▸ **Requirement**
Starting from the line that contains "# Write each piece to its own file", copy every line exactly until the line that contains "obj.parent = None", which is also included.

▸ **Given data**
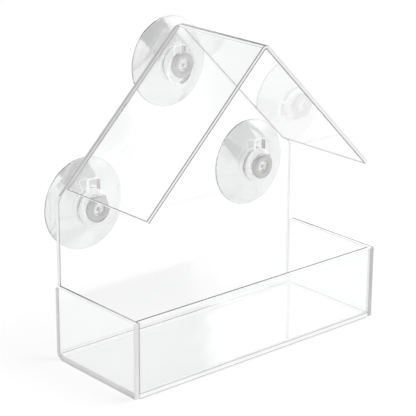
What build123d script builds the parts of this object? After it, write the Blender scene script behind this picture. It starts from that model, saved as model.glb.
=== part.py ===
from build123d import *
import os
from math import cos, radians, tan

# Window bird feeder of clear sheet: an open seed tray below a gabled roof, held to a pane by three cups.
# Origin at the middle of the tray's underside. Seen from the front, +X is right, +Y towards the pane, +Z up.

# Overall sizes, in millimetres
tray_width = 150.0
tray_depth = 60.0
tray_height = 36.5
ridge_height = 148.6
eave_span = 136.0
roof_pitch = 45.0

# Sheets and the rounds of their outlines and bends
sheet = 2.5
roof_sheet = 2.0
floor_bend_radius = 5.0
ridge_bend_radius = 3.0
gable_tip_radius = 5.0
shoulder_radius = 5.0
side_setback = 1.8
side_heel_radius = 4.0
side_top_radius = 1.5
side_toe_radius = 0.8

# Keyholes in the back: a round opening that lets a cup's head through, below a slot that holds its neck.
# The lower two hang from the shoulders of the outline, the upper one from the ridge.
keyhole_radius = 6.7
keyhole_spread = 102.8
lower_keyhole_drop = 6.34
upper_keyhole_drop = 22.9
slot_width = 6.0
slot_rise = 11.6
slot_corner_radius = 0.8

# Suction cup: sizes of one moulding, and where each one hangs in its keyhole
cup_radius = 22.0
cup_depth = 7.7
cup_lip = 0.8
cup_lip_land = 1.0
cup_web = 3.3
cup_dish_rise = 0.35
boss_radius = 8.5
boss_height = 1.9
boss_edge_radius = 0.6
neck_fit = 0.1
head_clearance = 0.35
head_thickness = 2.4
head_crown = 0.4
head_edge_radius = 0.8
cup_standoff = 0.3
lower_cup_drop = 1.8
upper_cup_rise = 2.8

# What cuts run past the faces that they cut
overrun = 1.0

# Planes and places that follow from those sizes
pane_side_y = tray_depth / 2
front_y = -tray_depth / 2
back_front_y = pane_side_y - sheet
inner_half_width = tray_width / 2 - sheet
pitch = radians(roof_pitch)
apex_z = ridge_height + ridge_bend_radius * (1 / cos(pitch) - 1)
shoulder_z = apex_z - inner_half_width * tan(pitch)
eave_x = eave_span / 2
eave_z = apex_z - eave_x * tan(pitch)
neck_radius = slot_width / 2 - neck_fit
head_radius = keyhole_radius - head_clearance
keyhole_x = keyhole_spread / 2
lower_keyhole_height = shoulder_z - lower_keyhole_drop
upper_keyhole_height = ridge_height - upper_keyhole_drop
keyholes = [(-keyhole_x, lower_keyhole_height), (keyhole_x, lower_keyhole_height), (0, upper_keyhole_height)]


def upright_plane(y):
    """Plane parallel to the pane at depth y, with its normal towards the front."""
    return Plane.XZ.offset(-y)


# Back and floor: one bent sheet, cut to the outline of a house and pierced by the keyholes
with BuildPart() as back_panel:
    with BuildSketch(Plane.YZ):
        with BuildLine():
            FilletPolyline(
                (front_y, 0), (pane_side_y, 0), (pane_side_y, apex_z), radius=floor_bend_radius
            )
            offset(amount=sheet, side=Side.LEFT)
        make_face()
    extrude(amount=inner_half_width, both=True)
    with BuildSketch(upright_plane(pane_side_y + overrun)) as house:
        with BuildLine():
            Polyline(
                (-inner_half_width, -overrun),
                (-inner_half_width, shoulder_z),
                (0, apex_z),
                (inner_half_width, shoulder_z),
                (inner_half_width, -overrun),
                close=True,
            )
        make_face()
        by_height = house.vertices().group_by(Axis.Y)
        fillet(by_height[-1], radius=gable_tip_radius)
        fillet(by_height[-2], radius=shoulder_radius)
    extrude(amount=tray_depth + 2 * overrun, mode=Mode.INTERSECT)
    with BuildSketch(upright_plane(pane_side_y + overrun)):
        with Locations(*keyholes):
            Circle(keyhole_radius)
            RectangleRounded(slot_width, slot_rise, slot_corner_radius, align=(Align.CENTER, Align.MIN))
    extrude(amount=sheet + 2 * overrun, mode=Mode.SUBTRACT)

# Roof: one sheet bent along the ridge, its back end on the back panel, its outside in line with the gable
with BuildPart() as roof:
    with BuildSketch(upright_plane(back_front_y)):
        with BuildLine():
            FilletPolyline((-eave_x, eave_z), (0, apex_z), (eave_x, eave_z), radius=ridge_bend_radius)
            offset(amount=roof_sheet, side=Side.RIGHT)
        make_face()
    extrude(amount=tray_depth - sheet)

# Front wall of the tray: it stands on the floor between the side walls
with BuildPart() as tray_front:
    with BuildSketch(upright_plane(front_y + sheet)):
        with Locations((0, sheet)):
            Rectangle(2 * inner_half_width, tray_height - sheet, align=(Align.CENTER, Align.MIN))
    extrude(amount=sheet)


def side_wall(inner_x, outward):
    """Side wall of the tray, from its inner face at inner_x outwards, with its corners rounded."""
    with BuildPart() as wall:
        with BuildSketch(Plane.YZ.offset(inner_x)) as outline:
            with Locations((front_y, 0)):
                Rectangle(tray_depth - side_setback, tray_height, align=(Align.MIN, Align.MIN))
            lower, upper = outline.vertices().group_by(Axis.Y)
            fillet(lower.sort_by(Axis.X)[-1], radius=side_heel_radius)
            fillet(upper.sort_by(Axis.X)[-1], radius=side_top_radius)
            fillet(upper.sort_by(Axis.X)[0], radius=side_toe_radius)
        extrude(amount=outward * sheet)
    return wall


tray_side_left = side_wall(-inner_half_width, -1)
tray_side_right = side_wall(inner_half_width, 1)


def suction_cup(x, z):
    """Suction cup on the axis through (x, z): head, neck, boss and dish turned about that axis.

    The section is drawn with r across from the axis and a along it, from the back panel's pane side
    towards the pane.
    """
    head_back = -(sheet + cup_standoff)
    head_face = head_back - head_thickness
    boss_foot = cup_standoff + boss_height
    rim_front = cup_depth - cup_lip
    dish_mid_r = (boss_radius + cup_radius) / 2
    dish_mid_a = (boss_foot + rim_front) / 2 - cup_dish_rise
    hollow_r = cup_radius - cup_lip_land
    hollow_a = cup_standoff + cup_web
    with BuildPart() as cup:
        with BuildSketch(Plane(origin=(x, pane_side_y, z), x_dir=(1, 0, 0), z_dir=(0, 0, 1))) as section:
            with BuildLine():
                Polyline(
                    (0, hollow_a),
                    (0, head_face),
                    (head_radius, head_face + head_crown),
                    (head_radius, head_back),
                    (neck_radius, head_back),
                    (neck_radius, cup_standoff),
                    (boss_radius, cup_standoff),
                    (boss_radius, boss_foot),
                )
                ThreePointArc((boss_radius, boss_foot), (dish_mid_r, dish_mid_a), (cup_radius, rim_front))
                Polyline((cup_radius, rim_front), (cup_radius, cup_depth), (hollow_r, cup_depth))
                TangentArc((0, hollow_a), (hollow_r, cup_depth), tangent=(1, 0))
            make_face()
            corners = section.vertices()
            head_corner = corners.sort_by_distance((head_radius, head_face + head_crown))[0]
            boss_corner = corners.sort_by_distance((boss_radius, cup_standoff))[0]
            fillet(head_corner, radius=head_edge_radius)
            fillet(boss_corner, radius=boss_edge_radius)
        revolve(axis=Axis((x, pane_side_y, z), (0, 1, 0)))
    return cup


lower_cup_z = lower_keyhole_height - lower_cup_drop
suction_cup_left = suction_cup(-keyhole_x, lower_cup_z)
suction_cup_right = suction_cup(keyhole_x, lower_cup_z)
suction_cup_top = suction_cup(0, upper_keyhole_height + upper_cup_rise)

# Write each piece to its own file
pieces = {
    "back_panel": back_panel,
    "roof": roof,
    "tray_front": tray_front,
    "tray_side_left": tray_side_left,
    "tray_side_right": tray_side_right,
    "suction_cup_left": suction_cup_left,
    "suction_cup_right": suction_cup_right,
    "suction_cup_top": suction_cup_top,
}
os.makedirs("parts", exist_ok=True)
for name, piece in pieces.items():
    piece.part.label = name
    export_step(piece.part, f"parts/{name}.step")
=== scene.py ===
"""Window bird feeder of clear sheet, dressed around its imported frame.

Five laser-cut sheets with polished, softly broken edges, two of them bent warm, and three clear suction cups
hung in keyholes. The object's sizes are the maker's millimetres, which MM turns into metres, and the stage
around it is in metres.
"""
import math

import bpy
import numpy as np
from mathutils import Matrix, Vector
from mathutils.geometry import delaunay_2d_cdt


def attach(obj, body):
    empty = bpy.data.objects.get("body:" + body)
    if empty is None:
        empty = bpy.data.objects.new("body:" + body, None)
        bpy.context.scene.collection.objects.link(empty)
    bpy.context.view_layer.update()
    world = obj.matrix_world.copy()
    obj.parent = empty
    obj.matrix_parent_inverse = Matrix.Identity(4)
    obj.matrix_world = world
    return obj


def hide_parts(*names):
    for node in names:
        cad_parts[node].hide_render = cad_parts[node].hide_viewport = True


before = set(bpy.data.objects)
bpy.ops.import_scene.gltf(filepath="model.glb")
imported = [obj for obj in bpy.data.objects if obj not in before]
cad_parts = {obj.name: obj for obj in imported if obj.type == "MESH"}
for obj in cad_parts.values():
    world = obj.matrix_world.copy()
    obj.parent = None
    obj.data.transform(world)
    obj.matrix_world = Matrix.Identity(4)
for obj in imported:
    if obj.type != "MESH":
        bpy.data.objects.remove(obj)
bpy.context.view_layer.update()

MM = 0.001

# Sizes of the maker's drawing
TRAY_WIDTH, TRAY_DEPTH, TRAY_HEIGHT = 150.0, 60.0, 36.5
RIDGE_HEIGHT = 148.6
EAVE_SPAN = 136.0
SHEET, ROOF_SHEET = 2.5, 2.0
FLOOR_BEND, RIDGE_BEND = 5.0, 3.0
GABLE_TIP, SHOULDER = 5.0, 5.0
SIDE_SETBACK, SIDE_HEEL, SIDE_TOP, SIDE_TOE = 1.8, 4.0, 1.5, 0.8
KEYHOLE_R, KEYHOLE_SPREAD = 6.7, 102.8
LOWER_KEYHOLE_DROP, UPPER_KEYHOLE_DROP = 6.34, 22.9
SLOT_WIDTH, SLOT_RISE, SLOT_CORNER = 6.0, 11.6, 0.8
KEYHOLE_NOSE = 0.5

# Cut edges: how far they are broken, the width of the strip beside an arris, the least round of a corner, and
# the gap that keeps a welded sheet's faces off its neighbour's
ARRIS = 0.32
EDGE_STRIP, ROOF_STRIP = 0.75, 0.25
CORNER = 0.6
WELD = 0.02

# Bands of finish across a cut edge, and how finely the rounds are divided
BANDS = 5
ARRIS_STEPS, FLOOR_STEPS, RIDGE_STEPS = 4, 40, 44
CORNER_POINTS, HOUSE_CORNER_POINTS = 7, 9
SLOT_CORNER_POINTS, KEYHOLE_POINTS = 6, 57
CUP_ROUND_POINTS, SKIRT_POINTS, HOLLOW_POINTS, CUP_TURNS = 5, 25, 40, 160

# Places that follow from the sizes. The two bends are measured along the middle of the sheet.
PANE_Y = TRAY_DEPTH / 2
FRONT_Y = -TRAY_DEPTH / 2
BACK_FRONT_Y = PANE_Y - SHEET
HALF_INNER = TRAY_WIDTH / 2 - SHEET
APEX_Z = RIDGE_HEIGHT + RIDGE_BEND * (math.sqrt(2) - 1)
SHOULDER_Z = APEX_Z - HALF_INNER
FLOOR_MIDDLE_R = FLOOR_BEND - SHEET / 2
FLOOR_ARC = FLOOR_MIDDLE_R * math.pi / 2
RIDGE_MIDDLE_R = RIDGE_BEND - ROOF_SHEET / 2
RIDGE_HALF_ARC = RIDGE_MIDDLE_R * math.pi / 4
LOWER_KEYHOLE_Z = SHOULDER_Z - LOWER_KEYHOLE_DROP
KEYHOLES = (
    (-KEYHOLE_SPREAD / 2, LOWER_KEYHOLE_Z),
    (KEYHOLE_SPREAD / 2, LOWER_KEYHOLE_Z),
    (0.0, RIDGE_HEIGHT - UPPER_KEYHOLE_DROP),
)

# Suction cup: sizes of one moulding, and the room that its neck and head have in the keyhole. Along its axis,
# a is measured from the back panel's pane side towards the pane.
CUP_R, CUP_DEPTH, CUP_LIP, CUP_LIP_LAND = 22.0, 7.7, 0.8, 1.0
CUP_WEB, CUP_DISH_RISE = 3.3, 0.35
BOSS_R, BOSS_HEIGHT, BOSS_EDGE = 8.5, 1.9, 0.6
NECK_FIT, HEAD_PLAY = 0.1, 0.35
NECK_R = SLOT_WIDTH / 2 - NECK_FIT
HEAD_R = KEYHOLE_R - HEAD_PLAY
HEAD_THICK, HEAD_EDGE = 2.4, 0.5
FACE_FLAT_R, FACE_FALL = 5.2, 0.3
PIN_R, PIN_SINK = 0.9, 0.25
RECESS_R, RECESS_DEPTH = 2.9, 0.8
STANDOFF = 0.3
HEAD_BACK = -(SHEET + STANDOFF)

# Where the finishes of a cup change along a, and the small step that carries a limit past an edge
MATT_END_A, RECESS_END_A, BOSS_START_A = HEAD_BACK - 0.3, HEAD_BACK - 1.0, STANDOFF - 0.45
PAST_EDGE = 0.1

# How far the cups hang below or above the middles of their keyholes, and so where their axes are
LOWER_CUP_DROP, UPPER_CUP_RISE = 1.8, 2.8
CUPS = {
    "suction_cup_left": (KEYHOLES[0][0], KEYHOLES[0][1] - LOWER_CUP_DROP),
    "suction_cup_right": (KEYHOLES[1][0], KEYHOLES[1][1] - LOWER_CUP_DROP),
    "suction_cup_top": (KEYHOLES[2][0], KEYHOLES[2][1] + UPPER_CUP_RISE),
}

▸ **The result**
# Write each piece to its own file
pieces = {
    "back_panel": back_panel,
    "roof": roof,
    "tray_front": tray_front,
    "tray_side_left": tray_side_left,
    "tray_side_right": tray_side_right,
    "suction_cup_left": suction_cup_left,
    "suction_cup_right": suction_cup_right,
    "suction_cup_top": suction_cup_top,
}
os.makedirs("parts", exist_ok=True)
for name, piece in pieces.items():
    piece.part.label = name
    export_step(piece.part, f"parts/{name}.step")
=== scene.py ===
"""Window bird feeder of clear sheet, dressed around its imported frame.

Five laser-cut sheets with polished, softly broken edges, two of them bent warm, and three clear suction cups
hung in keyholes. The object's sizes are the maker's millimetres, which MM turns into metres, and the stage
around it is in metres.
"""
import math

import bpy
import numpy as np
from mathutils import Matrix, Vector
from mathutils.geometry import delaunay_2d_cdt


def attach(obj, body):
    empty = bpy.data.objects.get("body:" + body)
    if empty is None:
        empty = bpy.data.objects.new("body:" + body, None)
        bpy.context.scene.collection.objects.link(empty)
    bpy.context.view_layer.update()
    world = obj.matrix_world.copy()
    obj.parent = empty
    obj.matrix_parent_inverse = Matrix.Identity(4)
    obj.matrix_world = world
    return obj


def hide_parts(*names):
    for node in names:
        cad_parts[node].hide_render = cad_parts[node].hide_viewport = True


before = set(bpy.data.objects)
bpy.ops.import_scene.gltf(filepath="model.glb")
imported = [obj for obj in bpy.data.objects if obj not in before]
cad_parts = {obj.name: obj for obj in imported if obj.type == "MESH"}
for obj in cad_parts.values():
    world = obj.matrix_world.copy()
    obj.parent = None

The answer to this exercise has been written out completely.